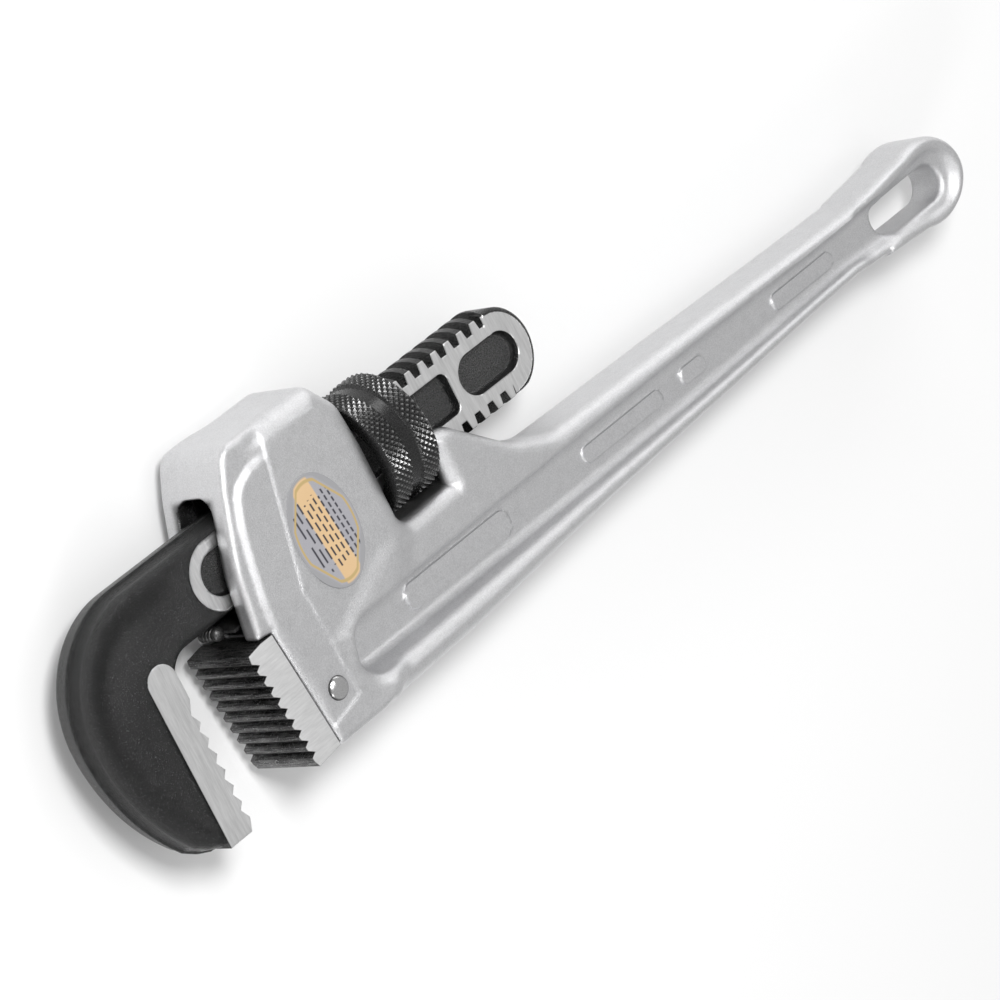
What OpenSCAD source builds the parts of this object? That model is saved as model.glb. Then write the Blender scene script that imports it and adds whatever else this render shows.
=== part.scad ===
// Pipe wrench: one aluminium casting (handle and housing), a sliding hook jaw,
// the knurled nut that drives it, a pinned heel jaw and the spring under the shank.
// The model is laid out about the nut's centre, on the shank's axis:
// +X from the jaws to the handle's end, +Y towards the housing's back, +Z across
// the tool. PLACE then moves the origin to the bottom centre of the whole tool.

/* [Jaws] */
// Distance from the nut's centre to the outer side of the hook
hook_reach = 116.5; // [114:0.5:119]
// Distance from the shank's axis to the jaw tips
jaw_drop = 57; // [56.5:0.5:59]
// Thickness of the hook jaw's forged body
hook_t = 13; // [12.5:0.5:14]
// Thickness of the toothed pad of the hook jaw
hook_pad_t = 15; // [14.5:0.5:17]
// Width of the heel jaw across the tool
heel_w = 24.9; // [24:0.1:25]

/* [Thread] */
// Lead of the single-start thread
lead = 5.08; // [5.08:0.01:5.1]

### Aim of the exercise
Recopy all the lines exactly as they appear.

### Solution for this task
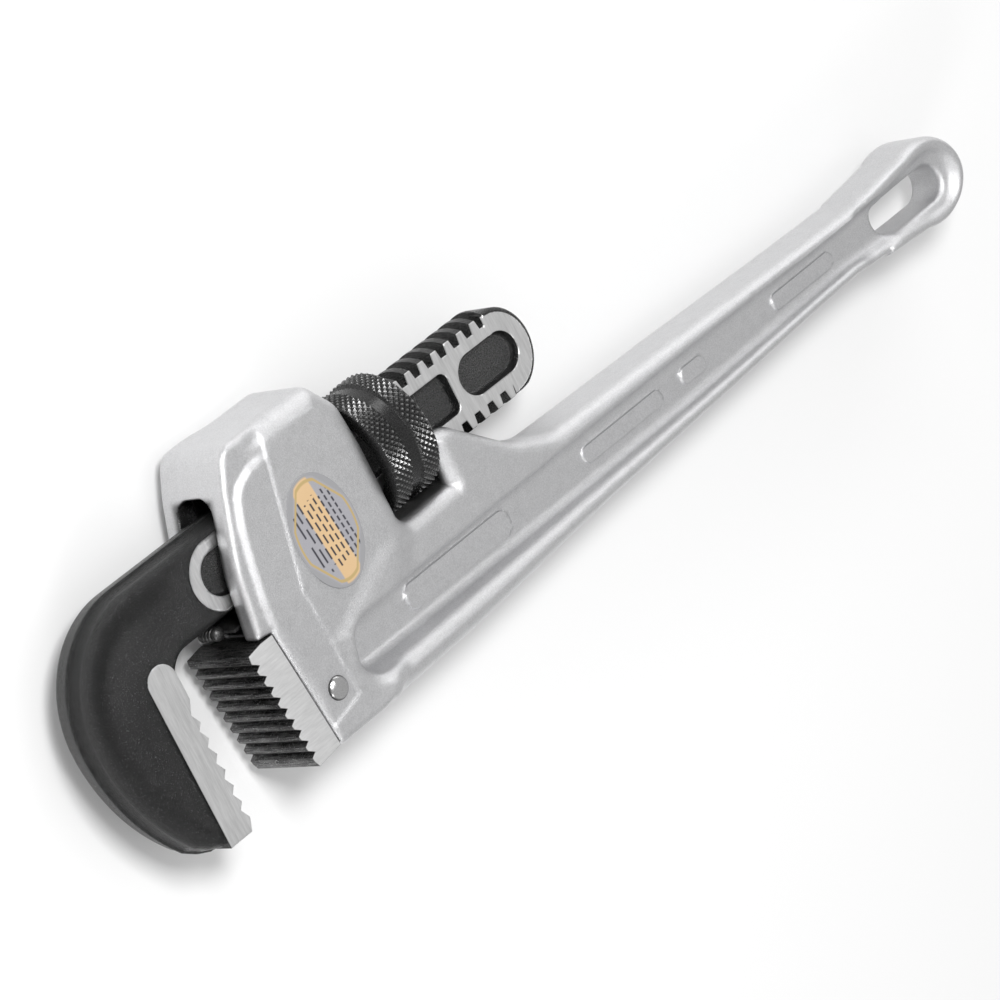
What OpenSCAD source builds the parts of this object? That model is saved as model.glb. Then write the Blender scene script that imports it and adds whatever else this render shows.
=== part.scad ===
// Pipe wrench: one aluminium casting (handle and housing), a sliding hook jaw,
// the knurled nut that drives it, a pinned heel jaw and the spring under the shank.
// The model is laid out about the nut's centre, on the shank's axis:
// +X from the jaws to the handle's end, +Y towards the housing's back, +Z across
// the tool. PLACE then moves the origin to the bottom centre of the whole tool.

/* [Jaws] */
// Distance from the nut's centre to the outer side of the hook
hook_reach = 116.5; // [114:0.5:119]
// Distance from the shank's axis to the jaw tips
jaw_drop = 57; // [56.5:0.5:59]
// Thickness of the hook jaw's forged body
hook_t = 13; // [12.5:0.5:14]
// Thickness of the toothed pad of the hook jaw
hook_pad_t = 15; // [14.5:0.5:17]
// Width of the heel jaw across the tool
heel_w = 24.9; // [24:0.1:25]

/* [Thread] */
// Lead of the single-start thread
lead = 5.08; // [5.08:0.01:5.1]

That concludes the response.